══ Material ══

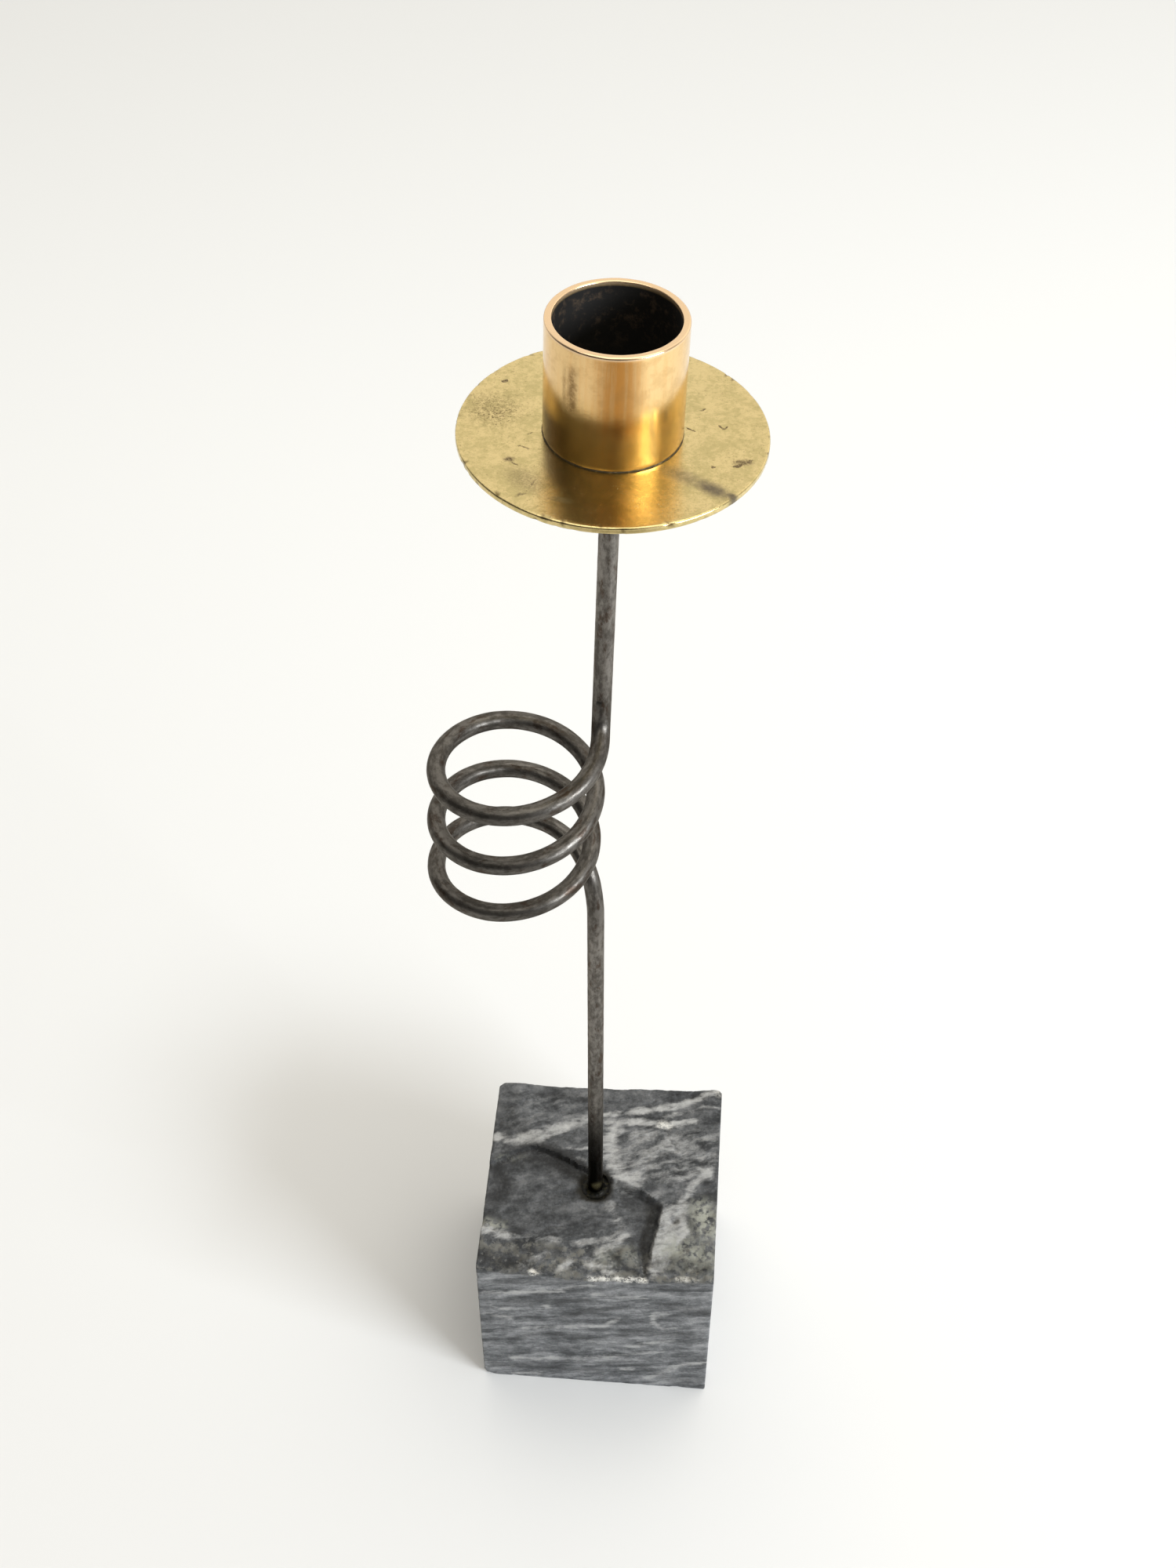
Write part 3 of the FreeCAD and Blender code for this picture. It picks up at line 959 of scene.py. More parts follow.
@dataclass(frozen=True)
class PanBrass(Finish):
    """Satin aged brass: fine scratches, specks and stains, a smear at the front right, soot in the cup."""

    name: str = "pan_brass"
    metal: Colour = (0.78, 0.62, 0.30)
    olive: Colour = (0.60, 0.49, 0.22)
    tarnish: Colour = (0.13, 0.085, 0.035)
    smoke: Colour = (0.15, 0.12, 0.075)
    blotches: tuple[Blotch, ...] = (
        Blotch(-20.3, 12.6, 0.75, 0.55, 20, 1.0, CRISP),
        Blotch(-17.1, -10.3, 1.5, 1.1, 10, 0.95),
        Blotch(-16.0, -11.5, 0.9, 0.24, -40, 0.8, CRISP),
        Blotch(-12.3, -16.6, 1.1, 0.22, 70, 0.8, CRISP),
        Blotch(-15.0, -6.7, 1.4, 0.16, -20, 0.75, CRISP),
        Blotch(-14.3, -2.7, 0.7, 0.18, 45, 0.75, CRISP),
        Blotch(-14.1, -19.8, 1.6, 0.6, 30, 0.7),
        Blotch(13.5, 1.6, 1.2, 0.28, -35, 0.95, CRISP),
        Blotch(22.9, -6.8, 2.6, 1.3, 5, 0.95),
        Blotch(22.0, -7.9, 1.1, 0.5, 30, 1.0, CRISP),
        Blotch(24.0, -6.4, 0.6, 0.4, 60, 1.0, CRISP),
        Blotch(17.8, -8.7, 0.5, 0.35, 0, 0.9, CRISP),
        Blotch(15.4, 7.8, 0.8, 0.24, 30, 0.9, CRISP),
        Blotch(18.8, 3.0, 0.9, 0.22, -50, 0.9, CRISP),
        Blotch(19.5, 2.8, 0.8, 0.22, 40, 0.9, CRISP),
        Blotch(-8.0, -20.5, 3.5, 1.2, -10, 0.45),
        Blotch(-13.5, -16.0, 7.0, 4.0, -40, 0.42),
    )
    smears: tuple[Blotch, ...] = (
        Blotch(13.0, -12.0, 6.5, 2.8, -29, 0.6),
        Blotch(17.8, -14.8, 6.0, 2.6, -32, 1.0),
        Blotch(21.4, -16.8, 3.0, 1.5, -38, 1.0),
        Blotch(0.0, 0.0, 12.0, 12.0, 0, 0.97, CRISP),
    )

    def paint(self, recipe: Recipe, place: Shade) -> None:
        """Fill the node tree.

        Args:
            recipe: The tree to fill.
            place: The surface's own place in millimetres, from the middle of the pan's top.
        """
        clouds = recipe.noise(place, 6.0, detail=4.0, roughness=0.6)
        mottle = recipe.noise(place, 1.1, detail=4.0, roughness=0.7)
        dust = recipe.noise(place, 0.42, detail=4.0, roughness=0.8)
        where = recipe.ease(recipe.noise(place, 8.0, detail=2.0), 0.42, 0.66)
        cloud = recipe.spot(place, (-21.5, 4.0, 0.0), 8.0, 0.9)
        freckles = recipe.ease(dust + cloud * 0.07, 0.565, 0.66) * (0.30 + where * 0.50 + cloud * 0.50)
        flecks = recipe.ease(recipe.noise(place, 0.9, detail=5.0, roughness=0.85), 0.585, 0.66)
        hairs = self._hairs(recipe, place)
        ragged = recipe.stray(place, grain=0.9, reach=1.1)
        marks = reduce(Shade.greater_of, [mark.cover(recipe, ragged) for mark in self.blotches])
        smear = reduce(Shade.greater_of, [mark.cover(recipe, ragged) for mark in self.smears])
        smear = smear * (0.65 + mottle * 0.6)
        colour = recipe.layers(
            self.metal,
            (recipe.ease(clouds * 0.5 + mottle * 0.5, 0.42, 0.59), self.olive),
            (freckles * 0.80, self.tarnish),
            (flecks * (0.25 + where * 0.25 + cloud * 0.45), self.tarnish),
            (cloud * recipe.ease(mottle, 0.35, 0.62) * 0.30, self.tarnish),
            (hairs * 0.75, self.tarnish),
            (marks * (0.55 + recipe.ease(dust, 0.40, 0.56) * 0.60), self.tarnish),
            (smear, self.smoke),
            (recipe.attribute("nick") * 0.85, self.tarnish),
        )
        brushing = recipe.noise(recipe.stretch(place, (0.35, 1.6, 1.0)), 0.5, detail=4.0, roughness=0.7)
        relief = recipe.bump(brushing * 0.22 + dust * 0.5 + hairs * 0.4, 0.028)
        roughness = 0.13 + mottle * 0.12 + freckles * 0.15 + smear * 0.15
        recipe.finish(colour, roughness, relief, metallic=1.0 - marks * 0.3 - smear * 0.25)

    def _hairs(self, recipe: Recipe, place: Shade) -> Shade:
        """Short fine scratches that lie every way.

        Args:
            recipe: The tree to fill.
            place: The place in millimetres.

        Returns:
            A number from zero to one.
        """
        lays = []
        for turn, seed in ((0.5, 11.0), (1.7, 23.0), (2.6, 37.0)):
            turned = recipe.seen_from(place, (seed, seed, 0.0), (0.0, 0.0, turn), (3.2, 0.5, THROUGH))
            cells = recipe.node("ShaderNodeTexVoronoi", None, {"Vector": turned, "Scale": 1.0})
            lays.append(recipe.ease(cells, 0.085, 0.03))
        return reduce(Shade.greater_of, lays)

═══

Task statement -
From the first line above through the line that contains "aged brass: fine", quote each line exactly. Output nothing more.

Finished task -
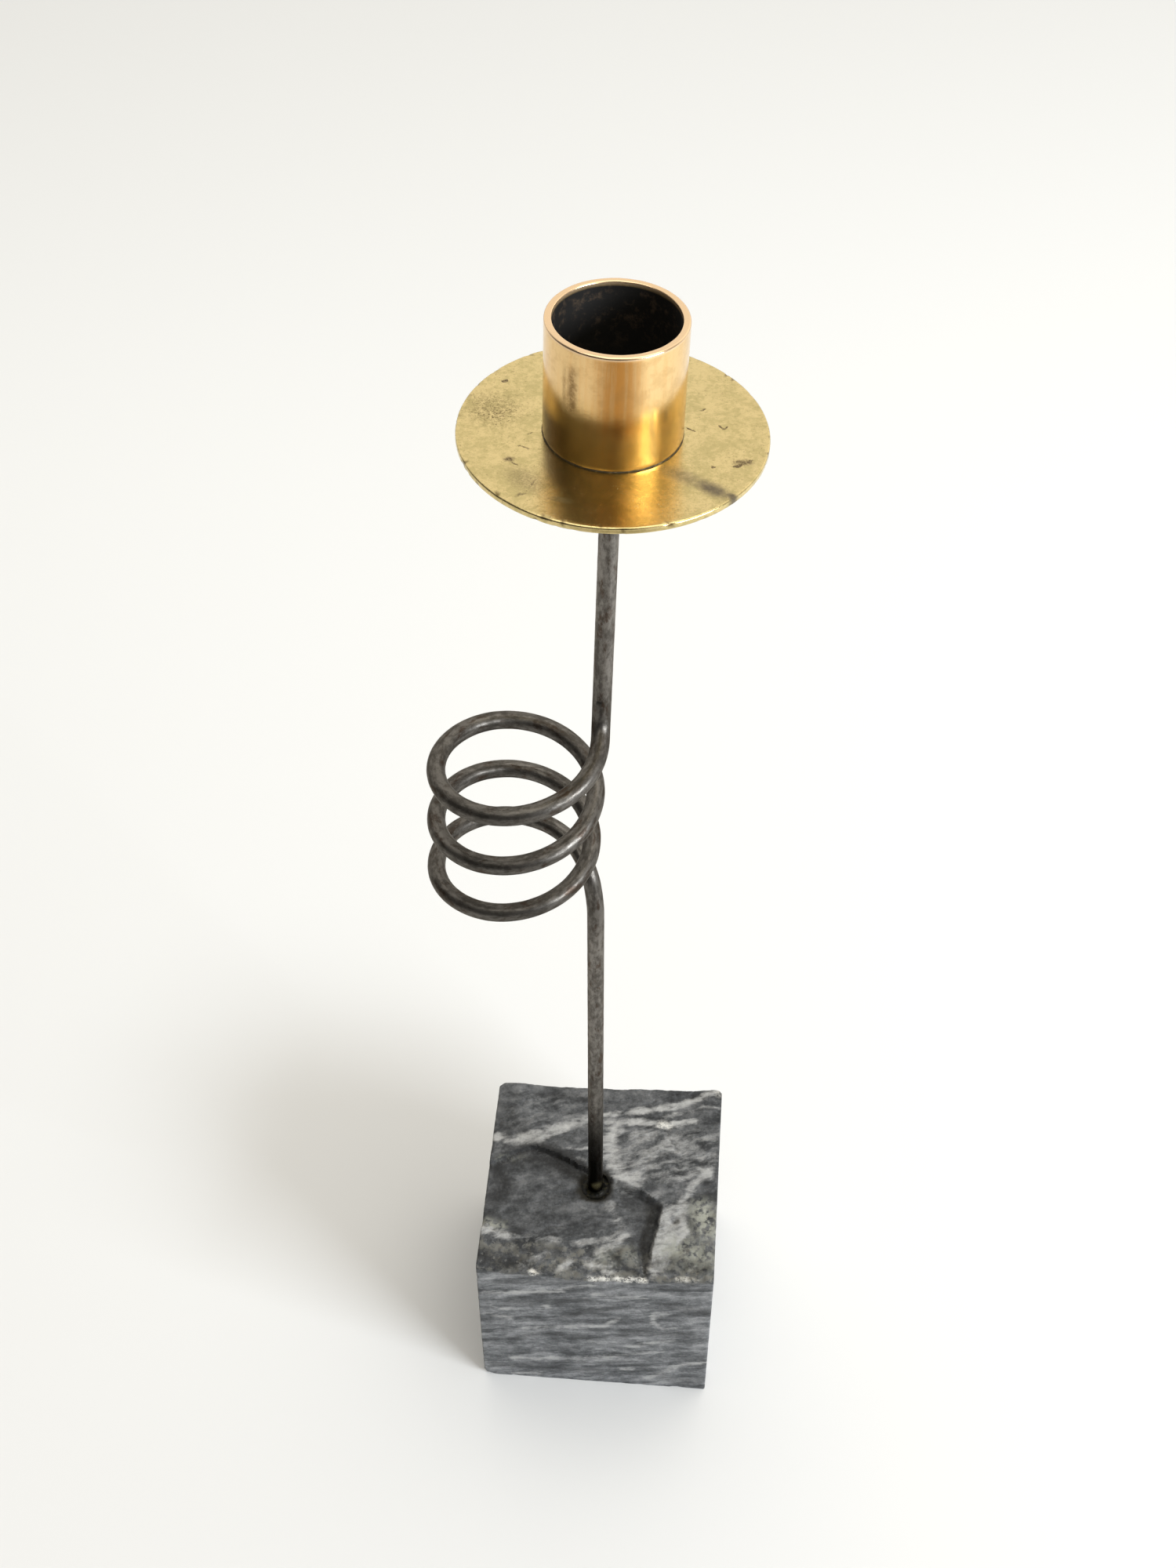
Write part 3 of the FreeCAD and Blender code for this picture. It picks up at line 959 of scene.py. More parts follow.
@dataclass(frozen=True)
class PanBrass(Finish):
    """Satin aged brass: fine scratches, specks and stains, a smear at the front right, soot in the cup."""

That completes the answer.